[GIVEN PROBLEM] Reproduce each record exactly.

(Excerpt from a dataset)

::::::

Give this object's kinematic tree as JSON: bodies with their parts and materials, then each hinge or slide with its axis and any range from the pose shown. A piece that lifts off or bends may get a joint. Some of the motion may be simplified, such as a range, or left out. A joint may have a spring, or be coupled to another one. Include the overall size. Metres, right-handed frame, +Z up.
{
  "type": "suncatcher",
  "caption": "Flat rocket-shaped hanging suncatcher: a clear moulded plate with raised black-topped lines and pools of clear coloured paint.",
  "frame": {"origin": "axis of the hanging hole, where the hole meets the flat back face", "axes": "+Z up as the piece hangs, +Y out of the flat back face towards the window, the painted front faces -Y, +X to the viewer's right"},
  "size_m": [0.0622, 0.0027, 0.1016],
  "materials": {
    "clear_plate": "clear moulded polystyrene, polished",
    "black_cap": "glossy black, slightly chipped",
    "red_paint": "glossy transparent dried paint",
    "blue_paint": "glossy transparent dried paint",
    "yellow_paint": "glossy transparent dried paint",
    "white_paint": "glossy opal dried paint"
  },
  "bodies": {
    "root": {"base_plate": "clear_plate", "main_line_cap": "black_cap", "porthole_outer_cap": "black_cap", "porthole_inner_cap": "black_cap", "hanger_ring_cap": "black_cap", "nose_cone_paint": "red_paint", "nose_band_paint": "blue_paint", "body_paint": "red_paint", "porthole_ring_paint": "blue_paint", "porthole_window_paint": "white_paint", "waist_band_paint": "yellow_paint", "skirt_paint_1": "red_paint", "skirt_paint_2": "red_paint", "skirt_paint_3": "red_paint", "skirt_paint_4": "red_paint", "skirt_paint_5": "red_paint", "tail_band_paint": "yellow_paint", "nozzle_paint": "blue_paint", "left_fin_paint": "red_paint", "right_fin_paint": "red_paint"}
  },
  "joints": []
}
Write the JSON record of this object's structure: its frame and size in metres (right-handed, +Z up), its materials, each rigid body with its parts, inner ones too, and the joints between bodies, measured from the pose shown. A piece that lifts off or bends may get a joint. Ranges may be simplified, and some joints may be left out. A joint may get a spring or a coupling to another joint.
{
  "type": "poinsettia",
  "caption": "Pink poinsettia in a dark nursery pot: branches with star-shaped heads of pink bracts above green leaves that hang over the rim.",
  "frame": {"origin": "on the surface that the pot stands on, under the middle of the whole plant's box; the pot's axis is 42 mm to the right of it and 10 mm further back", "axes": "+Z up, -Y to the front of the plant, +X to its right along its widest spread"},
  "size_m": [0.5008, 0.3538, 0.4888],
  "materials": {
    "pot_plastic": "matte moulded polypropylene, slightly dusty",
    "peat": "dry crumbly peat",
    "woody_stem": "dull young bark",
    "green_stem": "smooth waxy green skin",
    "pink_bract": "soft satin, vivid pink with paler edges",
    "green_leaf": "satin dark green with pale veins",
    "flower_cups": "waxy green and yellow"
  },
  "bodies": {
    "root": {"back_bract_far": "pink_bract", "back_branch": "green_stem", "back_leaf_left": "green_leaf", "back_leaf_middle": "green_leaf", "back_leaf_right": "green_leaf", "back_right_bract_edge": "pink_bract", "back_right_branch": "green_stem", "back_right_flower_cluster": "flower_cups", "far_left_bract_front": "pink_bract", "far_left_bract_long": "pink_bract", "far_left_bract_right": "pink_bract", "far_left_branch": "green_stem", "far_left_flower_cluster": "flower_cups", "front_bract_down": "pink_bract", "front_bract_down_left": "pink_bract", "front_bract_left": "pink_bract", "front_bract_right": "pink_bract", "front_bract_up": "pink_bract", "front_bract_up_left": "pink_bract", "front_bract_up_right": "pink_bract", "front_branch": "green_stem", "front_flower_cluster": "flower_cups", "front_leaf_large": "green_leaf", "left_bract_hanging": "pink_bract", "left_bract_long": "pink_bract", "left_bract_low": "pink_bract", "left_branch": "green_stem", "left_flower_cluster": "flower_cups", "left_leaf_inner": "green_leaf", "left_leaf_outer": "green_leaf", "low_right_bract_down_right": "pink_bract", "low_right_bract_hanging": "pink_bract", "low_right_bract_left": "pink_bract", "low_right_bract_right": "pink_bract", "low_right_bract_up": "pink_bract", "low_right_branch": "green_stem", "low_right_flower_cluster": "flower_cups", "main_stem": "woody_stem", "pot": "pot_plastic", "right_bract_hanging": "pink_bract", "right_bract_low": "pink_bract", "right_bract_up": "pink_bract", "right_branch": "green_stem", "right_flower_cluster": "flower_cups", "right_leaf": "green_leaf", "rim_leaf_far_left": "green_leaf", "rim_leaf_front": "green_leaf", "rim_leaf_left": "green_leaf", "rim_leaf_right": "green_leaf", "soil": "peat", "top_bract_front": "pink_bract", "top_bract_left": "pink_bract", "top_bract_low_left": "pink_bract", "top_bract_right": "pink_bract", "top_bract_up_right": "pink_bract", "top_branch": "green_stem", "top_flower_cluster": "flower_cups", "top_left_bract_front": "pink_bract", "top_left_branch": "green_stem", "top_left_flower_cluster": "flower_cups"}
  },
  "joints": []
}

::::::

[RESULT OF THIS TASK]
Give this object's kinematic tree as JSON: bodies with their parts and materials, then each hinge or slide with its axis and any range from the pose shown. A piece that lifts off or bends may get a joint. Some of the motion may be simplified, such as a range, or left out. A joint may have a spring, or be coupled to another one. Include the overall size. Metres, right-handed frame, +Z up.
{
  "type": "suncatcher",
  "caption": "Flat rocket-shaped hanging suncatcher: a clear moulded plate with raised black-topped lines and pools of clear coloured paint.",
  "frame": {"origin": "axis of the hanging hole, where the hole meets the flat back face", "axes": "+Z up as the piece hangs, +Y out of the flat back face towards the window, the painted front faces -Y, +X to the viewer's right"},
  "size_m": [0.0622, 0.0027, 0.1016],
  "materials": {
    "clear_plate": "clear moulded polystyrene, polished",
    "black_cap": "glossy black, slightly chipped",
    "red_paint": "glossy transparent dried paint",
    "blue_paint": "glossy transparent dried paint",
    "yellow_paint": "glossy transparent dried paint",
    "white_paint": "glossy opal dried paint"
  },
  "bodies": {
    "root": {"base_plate": "clear_plate", "main_line_cap": "black_cap", "porthole_outer_cap": "black_cap", "porthole_inner_cap": "black_cap", "hanger_ring_cap": "black_cap", "nose_cone_paint": "red_paint", "nose_band_paint": "blue_paint", "body_paint": "red_paint", "porthole_ring_paint": "blue_paint", "porthole_window_paint": "white_paint", "waist_band_paint": "yellow_paint", "skirt_paint_1": "red_paint", "skirt_paint_2": "red_paint", "skirt_paint_3": "red_paint", "skirt_paint_4": "red_paint", "skirt_paint_5": "red_paint", "tail_band_paint": "yellow_paint", "nozzle_paint": "blue_paint", "left_fin_paint": "red_paint", "right_fin_paint": "red_paint"}
  },
  "joints": []
}
Write the JSON record of this object's structure: its frame and size in metres (right-handed, +Z up), its materials, each rigid body with its parts, inner ones too, and the joints between bodies, measured from the pose shown. A piece that lifts off or bends may get a joint. Ranges may be simplified, and some joints may be left out. A joint may get a spring or a coupling to another joint.
{
  "type": "poinsettia",
  "caption": "Pink poinsettia in a dark nursery pot: branches with star-shaped heads of pink bracts above green leaves that hang over the rim.",
  "frame": {"origin": "on the surface that the pot stands on, under the middle of the whole plant's box; the pot's axis is 42 mm to the right of it and 10 mm further back", "axes": "+Z up, -Y to the front of the plant, +X to its right along its widest spread"},
  "size_m": [0.5008, 0.3538, 0.4888],
  "materials": {
    "pot_plastic": "matte moulded polypropylene, slightly dusty",
    "peat": "dry crumbly peat",
    "woody_stem": "dull young bark",
    "green_stem": "smooth waxy green skin",
    "pink_bract": "soft satin, vivid pink with paler edges",
    "green_leaf": "satin dark green with pale veins",
    "flower_cups": "waxy green and yellow"
  },
  "bodies": {
    "root": {"back_bract_far": "pink_bract", "back_branch": "green_stem", "back_leaf_left": "green_leaf", "back_leaf_middle": "green_leaf", "back_leaf_right": "green_leaf", "back_right_bract_edge": "pink_bract", "back_right_branch": "green_stem", "back_right_flower_cluster": "flower_cups", "far_left_bract_front": "pink_bract", "far_left_bract_long": "pink_bract", "far_left_bract_right": "pink_bract", "far_left_branch": "green_stem", "far_left_flower_cluster": "flower_cups", "front_bract_down": "pink_bract", "front_bract_down_left": "pink_bract", "front_bract_left": "pink_bract", "front_bract_right": "pink_bract", "front_bract_up": "pink_bract", "front_bract_up_left": "pink_bract", "front_bract_up_right": "pink_bract", "front_branch": "green_stem", "front_flower_cluster": "flower_cups", "front_leaf_large": "green_leaf", "left_bract_hanging": "pink_bract", "left_bract_long": "pink_bract", "left_bract_low": "pink_bract", "left_branch": "green_stem", "left_flower_cluster": "flower_cups", "left_leaf_inner": "green_leaf", "left_leaf_outer": "green_leaf", "low_right_bract_down_right": "pink_bract", "low_right_bract_hanging": "pink_bract", "low_right_bract_left": "pink_bract", "low_right_bract_right": "pink_bract", "low_right_bract_up": "pink_bract", "low_right_branch": "green_stem", "low_right_flower_cluster": "flower_cups", "main_stem": "woody_stem", "pot": "pot_plastic", "right_bract_hanging": "pink_bract", "right_bract_low": "pink_bract", "right_bract_up": "pink_bract", "right_branch": "green_stem", "right_flower_cluster": "flower_cups", "right_leaf": "green_leaf", "rim_leaf_far_left": "green_leaf", "rim_leaf_front": "green_leaf", "rim_leaf_left": "green_leaf", "rim_leaf_right": "green_leaf", "soil": "peat", "top_bract_front": "pink_bract", "top_bract_left": "pink_bract", "top_bract_low_left": "pink_bract", "top_bract_right": "pink_bract", "top_bract_up_right": "pink_bract", "top_branch": "green_stem", "top_flower_cluster": "flower_cups", "top_left_bract_front": "pink_bract", "top_left_branch": "green_stem", "top_left_flower_cluster": "flower_cups"}
  },
  "joints": []
}